YOUR INSTRUCTIONS: Copy each line of the data below with the word "that".

GIVEN MATERIAL:
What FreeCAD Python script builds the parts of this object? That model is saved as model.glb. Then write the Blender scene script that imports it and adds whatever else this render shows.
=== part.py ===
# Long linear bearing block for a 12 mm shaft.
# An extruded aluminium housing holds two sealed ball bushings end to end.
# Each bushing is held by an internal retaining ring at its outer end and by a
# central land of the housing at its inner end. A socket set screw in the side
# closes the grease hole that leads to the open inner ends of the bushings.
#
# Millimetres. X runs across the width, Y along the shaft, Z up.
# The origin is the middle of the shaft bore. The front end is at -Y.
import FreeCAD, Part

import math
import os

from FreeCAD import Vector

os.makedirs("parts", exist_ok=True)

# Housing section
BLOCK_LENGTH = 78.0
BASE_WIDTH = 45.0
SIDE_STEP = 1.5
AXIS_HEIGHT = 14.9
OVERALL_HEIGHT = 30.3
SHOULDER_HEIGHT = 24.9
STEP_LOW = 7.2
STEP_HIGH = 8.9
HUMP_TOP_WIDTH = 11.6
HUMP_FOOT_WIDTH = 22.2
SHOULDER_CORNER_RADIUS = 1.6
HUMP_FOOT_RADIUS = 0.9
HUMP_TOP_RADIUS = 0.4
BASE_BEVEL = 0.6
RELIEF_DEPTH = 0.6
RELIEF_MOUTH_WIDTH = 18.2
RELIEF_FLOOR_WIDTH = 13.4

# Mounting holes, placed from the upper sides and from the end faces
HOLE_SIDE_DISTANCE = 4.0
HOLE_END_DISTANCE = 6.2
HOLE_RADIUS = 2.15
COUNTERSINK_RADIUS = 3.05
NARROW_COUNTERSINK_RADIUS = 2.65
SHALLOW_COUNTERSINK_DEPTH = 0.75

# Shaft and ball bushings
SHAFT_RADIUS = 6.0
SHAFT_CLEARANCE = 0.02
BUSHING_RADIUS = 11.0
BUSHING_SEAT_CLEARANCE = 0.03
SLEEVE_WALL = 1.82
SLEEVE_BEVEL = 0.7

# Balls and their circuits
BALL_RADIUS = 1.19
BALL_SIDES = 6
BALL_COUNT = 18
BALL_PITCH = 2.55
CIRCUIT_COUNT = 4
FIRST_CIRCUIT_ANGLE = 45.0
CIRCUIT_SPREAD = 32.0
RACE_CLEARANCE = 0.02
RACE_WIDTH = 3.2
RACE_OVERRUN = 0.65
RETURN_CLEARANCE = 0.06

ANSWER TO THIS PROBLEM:
What FreeCAD Python script builds the parts of this object? That model is saved as model.glb. Then write the Blender scene script that imports it and adds whatever else this render shows.
# closes the grease hole that leads to the open inner ends of the bushings.